In 1975, the school opened as a Teacher Training College. In 1999, it was re-established as the second university in the then-rural Mekong Delta region of Vietnam, with the purpose of serving the provinces of An Giang, Kiên Giang, and Đồng Tháp. Agriculturalist Dr. Võ Tòng Xuân was appointed as its first rector.
With the rapid expansion of the school, news spread about the possible sale and privatization of the school, with school leadership denying the information as rumors in 2015. In 2019, the university became officially affiliated as a member of the Vietnam National University, Ho Chi Minh City system.
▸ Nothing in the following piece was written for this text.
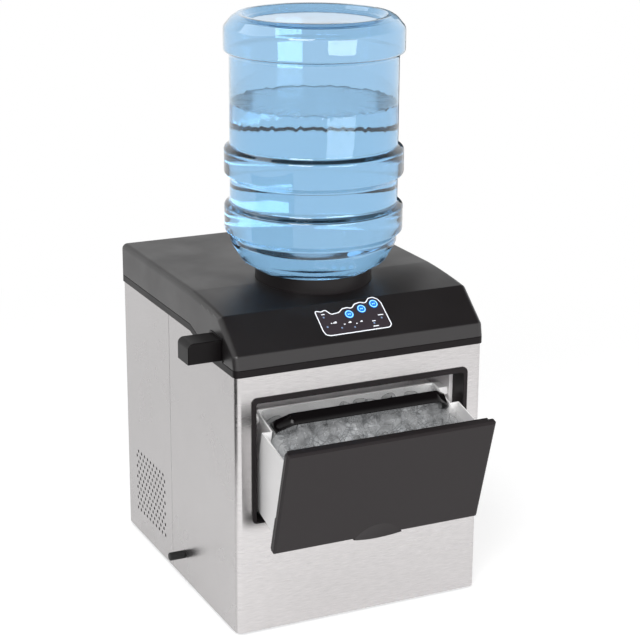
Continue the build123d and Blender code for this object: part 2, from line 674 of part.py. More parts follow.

The current rector is Dr. Võ Văn Thắng. AGU has 10,003 students and 815 staff members and lecturers.

==Campus==
For much of its existence, the university was a single campus near the developing downtown of Long Xuyen. In 2009, the university opened its north campus, which would serve as the school's primary headquarters. Due to its size and central location, the campus sometimes serves as a central meeting ground for the city festivals and expositions.

==Academics==

AGU has six main schools housing 36 departments and 57 degree programs.

===Schools===
AGU has six main schools:
- School of Education
- School of Agriculture and Natural Resources
- School of Technology and Environment
- School of Economics and Business Management
- School of Culture and Arts
- School of Philosophy

===Institutional Partnerships===

An Giang University has a number of partnerships both domestic and international, with universities, non-governmental organizations, and corporations.

==Student life==
The University has on-campus dormitories. There is an electronic newspaper produced by and for the student body. There multiple student organizations and clubs on-campus.